Howell and Vabulas had hoped to have a shot at prizes for route count and total distance. Despite their overnight struggles, they achieve their goals: they win for most routes climbed by a team in both the 12- and 24-hour competitions and for most distance climbed as a team—more than 1.5 vertical miles each.

Natalie Dower beats them both—and every other climber in the 24-hour ­competition—for most routes climbed by an individ­ual, with 206 to Vabulas’s and Howell’s 202 each. She also picks up prizes for most 5.7’s climbed, most trad routes climbed by a woman, most points for a female climber in the elite division, and most points racked up by a climber, of either gender, who’s 45 or older. She hits the bottle and the slip-and-slide for each victory.

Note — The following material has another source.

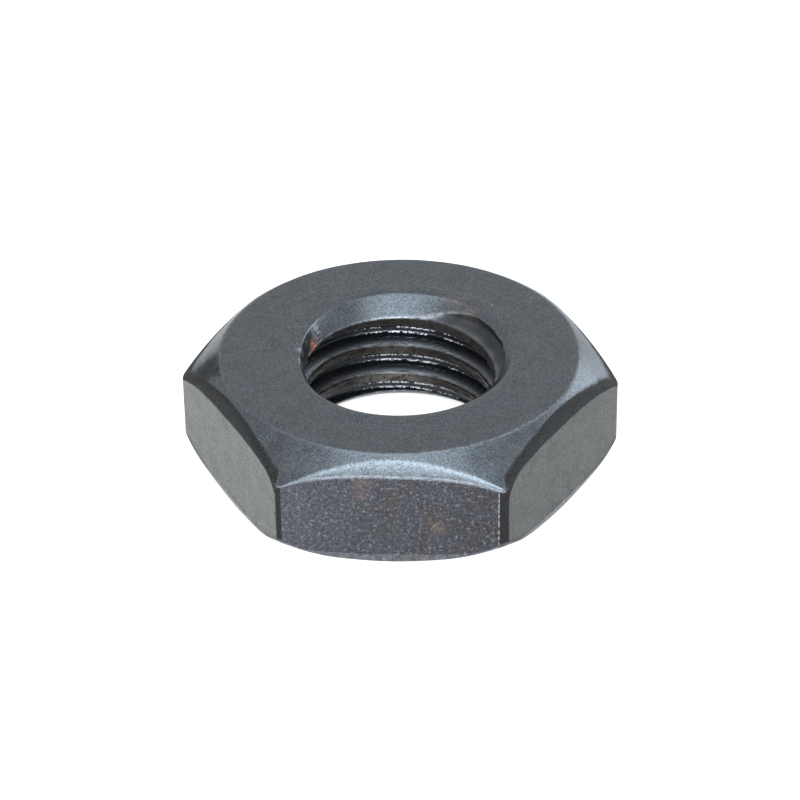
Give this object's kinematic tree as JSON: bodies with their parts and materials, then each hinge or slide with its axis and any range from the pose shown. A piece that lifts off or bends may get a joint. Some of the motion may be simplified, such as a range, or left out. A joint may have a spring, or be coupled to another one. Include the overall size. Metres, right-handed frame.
{
  "type": "hex nut",
  "caption": "Thin hexagonal nut in blackened steel, chamfered on both faces, with a countersunk right-hand threaded bore.",
  "frame": {"origin": "centre of the lower bearing face, on the thread axis", "axes": "+Z along the thread axis towards the upper bearing face, two corners of the hexagon on the X axis, two flats facing +Y and -Y"},
  "size_m": [0.0194, 0.017, 0.0055],
  "materials": {
    "black_oxide_steel": "black oxide, oiled, slightly mottled and worn on the edges"
  },
  "bodies": {
    "root": {"hex_nut": "black_oxide_steel"}
  },
  "joints": []
}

Dick Dower didn’t win any prizes, but he set a quiet milestone of his own: for his 24th and final climb of the competition, he sent his first trad lead since the fall.

That evening the after-party gets rolling at a covered pavilion halfway up the hill to the North 40. It’s basically a rave on a ranch: flashing lights, a DJ, a packed mass of sweaty revelers, many of them costumed and glow-sticked. Climbers jump and grind and scramble up to swing from the rafters, and the hot, damp air vibrates with bass from the speakers and energy from the crowd.

Down at the main lodge, a tattoo artist works through the night, inking a lineup of eager customers with the Horseshoe Hell logo. Many of the longtime volunteers and competitors who come back year after year get tattoos; the Dowers are among the first in line. Andy Chasteen sits on the sideline, on a large boulder in the shadows just outside the pavilion, supervising—until eventually he gives in to loud demand to enter the fray. He dives and crowd-surfs above the climbers’ heads, getting passed from raw hand to raw hand.

In college football, fans like to say that they lost the game but won the party. At Horseshoe Hell, not everyone achieved their goals, climbed as hard or as long as they had hoped or imagined they might. But at least for tonight, everyone is feeling like a winner.